Canvas shows potential at UW-W

Garrett Kluever, Biz & Tech Editor

Students got their first taste of what’s in store for the switch to Canvas last Tuesday in a seminar designed to garner feedback before the learning management system is implemented next fall.

“It was nice to give feedback so we can make improvements and talk about what we need to see on there so it works for others,” Whitewater Student Government senator Anna Thompson said. “I think it turned out very good, and there’s time for improvements before the final test run.”

A UW System development team hosted the seminar to offer instructors and students a chance to access a beta version of Canvas. This won’t be the final version, but it was a good stepping stone to introducing the university on how it works, the officials told students.

Participants gave oral responses throughout the seminar and took an evaluation of the experience using the quizzes feature on Canvas, like a normal student would take quizzes on the program. Feedback will be considered in UW-W’s version of Canvas, the representatives said.

In many ways, Canvas and D2L work very similarly and have the same features. Both have a dashboard course list and within the individual classes are modules, quizzes, reminders and a news feed. They also both offered an integrated mailing system and chat feature.

D2L performs well, according to participants, but some complaints about the program were the visuals. Participants said they thought D2L had too much blank space on the computer version. This goes hand-in-hand with other complaints that the options and menus were too small.

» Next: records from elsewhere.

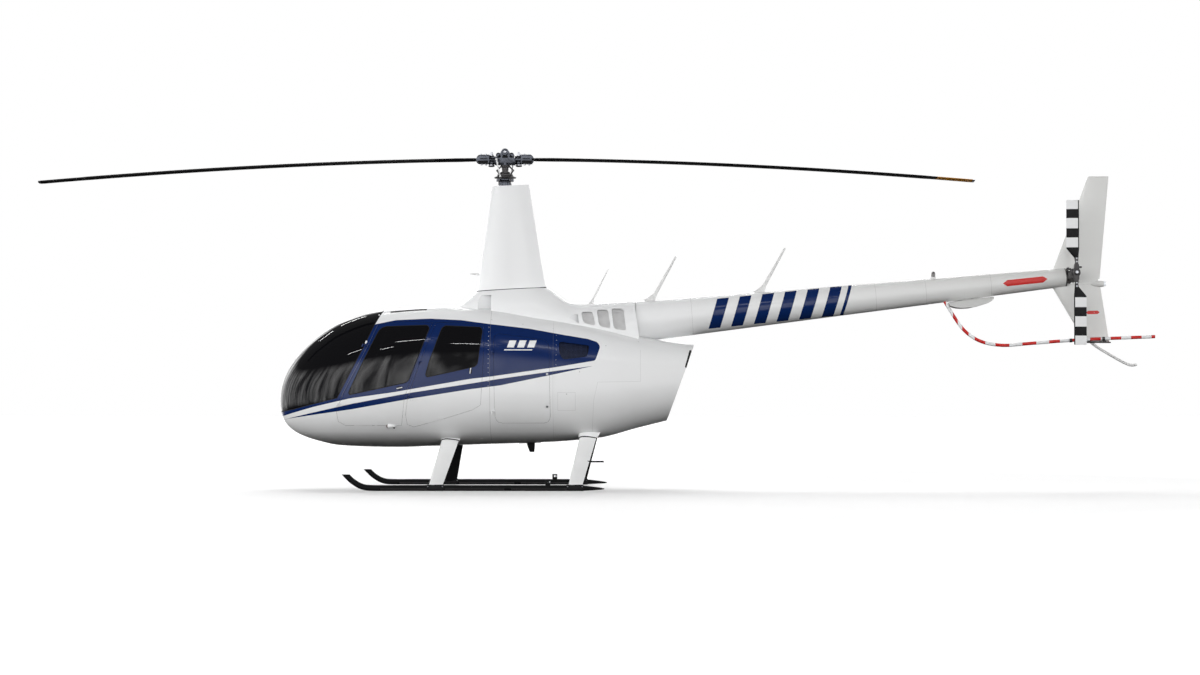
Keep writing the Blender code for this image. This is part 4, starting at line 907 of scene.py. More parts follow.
# %% [markdown]
# Acrylic glazing on a light helicopter is tinted, and against a bright sky it reads almost
# black with sharp reflections. A little of the cabin still shows through, so the pane is a
# dark, very smooth surface with a part-clear alpha and not an opaque one.

# %% Tinted glass, lamp glass
glass = Finish("glass", "dark_glass", colour(0.004, 0.004, 0.005), 0.02, **{"Specular IOR Level": 0.28})
glass.feed("Roughness", glass.noise(6.0, 3.0) * 0.03 + 0.012)
glass.feed("Alpha", glass.noise(1.5, 1.0) * 0.04 + 0.90)
LENSES = (("clear_lens", (0.80, 0.83, 0.86), 0.3), ("port_lens", (0.075, 0.012, 0.011), 0.0),
          ("green_lens", (0.010, 0.300, 0.060), 0.1), ("smoked_lens", (0.05, 0.045, 0.045), 0.0))
for name, tint, glow in LENSES:
    lens = Finish(name, "lamp_lens", colour(*tint), 0.08,
                  **{"Coat Weight": 1.0, "Emission Color": colour(*tint), "Emission Strength": glow})
    lens.feed("Roughness", lens.noise(60.0) * 0.08 + 0.05)
    lens.bump(lens.noise(150.0, 0.0, (1, 0.1, 1)), 0.4)

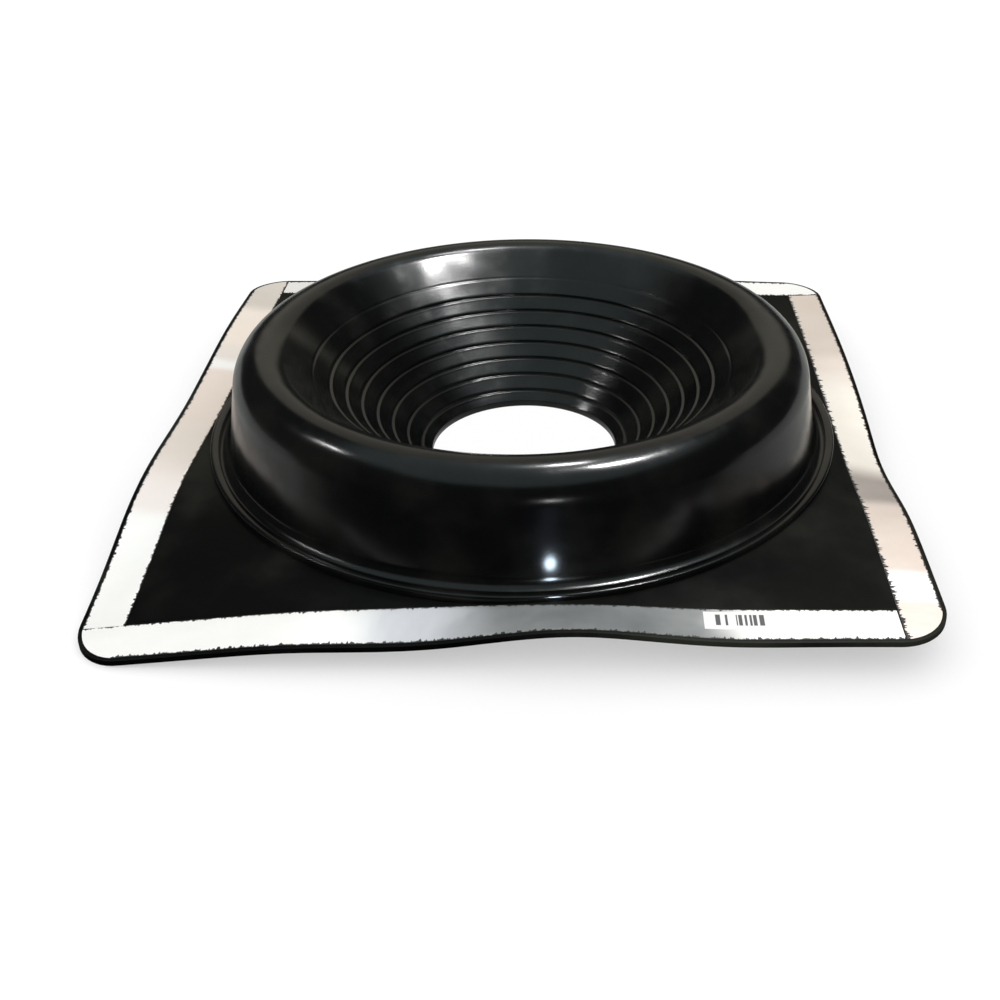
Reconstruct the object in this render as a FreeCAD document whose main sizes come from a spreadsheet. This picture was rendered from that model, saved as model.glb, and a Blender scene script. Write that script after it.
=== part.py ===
"""Rubber pipe flashing boot for a roof, with soft aluminium strips let into its flange.

Millimetres, +Z up. The origin is on the boot's axis at the level of the surface that it lies on.
The upstand and its inward cone are one revolved wall. The flange is a thin sheet that waves, so
its top and underside follow one height function. Flange and upstand are one moulding.
"""
import FreeCAD, Part
import math
import os

import Sketcher
from FreeCAD import Placement, Rotation, Vector

SIZES = {
    # flange
    "flange_side": 450.0,
    "flange_corner": 28.0,
    "flange_thickness": 3.0,
    "flange_height": 20.0,
    # upstand: foot bead, wall, rolled rim
    "bead_reach": 198.5,
    "bead_width": 6.0,
    "bead_height": 2.6,
    "bead_draft": 1.5,
    "bead_rise": 1.0,
    "root_overlap": 0.8,
    "root_drop": 0.3,
    "heel_radius": 7.0,
    "wall_thickness": 3.2,
    "crest_radius": 158.0,
    "crest_height": 85.5,
    "roll_outer": 22.0,
    "roll_inner": 16.0,
    # cone and pipe hole
    "hole_radius": 60.0,
    "lip_height": 4.0,
    "lip_width": 4.5,
    "groove_outer": 122.0,
    "groove_pitch": 9.15,
    "groove_depth": 1.5,
    "groove_clear": 0.8,
    # aluminium strips
    "strip_width": 23.0,
    "strip_thickness": 0.8,
    "strip_inset": 2.2,
    "strip_seam": 0.5,
    # stock label
    "label_length": 93.0,
    "label_width": 13.5,
    "label_thickness": 0.2,
    "label_start": 100.0,
    "label_inset": 9.5,
    "label_glue": 0.1,
}

GROOVES = 7

# Where the lower edge of the warped flange lies above the floor: place along each side, height.
# Each side is followed anticlockwise seen from above, from -1 at its first corner to +1.
EDGE_HEIGHTS = {
    "front": ((-1.00, 0.4), (-0.50, 10.0), (-0.18, 13.0), (0.15, 22.5), (0.44, 17.5), (0.71, 17.5)),
    "right": ((-1.00, 18.5), (-0.67, 21.0), (-0.44, 19.0), (-0.21, 11.5), (0.0, 16.5), (0.36, 24.0),
              (0.71, 24.0)),
    "back": ((-1.00, 23.0), (-0.33, 28.0), (0.33, 26.0)),
    "left": ((-1.00, 22.5), (-0.53, 26.0), (0.0, 21.5), (0.44, 21.0), (0.71, 8.0)),
}
SIDES = ("front", "right", "back", "left")

doc = FreeCAD.newDocument("flashing_boot")
sheet = doc.addObject("Spreadsheet::Sheet", "Sizes")
for row, (word, value) in enumerate(SIZES.items(), start=1):
    sheet.set("A%d" % row, word)
    sheet.set("B%d" % row, str(value))
    sheet.setAlias("B%d" % row, word)
doc.recompute()


def size(word):
    """The sheet's value under this alias."""
    return float(getattr(sheet, word))


def named(formula):
    """A formula on aliases, written for an expression on the sheet."""
    words = sorted(SIZES, key=len, reverse=True)
    out = ""
    rest = formula
    while rest:
        hit = next((word for word in words if rest.startswith(word)), None)
        out += "Sizes." + hit if hit else rest[0]
        rest = rest[len(hit):] if hit else rest[1:]
    return out


def origin_plane(body, role):
    return next(item for item in body.Origin.OriginFeatures if item.Role == role)


def new_sketch(body, name, role):
    """A sketch on one of the body's own origin planes."""
    sketch = body.newObject("Sketcher::SketchObject", name)
    sketch.AttachmentSupport = [(origin_plane(body, role), "")]
    sketch.MapMode = "FlatFace"
    return sketch


def bind(sketch, constraint, formula):
    """Add a driving constraint and tie it to the sheet."""
    index = sketch.addConstraint(constraint)
    sketch.setExpression("Constraints[%d]" % index, named(formula))


def pin(sketch, edge, end, across, up):
    """Hold one end of an edge at a place given by two formulas on the sheet."""
    place = sketch.getPoint(edge, end)
    for axis, formula, value in (("DistanceX", across, place.x), ("DistanceY", up, place.y)):
        bind(sketch, Sketcher.Constraint(axis, -1, 1, edge, end, value), formula)


START, END, CENTRE = 1, 2, 3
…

Structure-wise the systems performed nearly identically, however, there were some subtle changes in Canvas that enhanced the learning management system.

First, its layout is a lot larger. The main menu and the menus within the courses were expanded to a larger size. The main screen that lists courses was laid out in rows across the screen. Once clicking on a course, a specific menu was moved to the side of the screen and listed modules, quizzes, and other features.

“I really enjoyed the calendar feature and the modules,” freshman Evan Parshall said. “I felt it was more put together than D2L and overall seemed to work better and smoother than D2L.”

The calendar feature shows assignments and quizzes in a monthly format so students can see when their work is due. D2l does not integrate with Google Drive, however, Canvas works with the program, which was a welcome feature for participants who said they would use it for group projects and collaborations.

Participants were also shown a mobile version of the program, which looked almost identical to the desktop version. There were problems zooming in, which forced students to hold their phones sideways. A Canvas app is available, however, a demonstration was not included in the seminar.

Students appreciated the seminar and hope their input will be welcome in the future as the new technology comes to campus.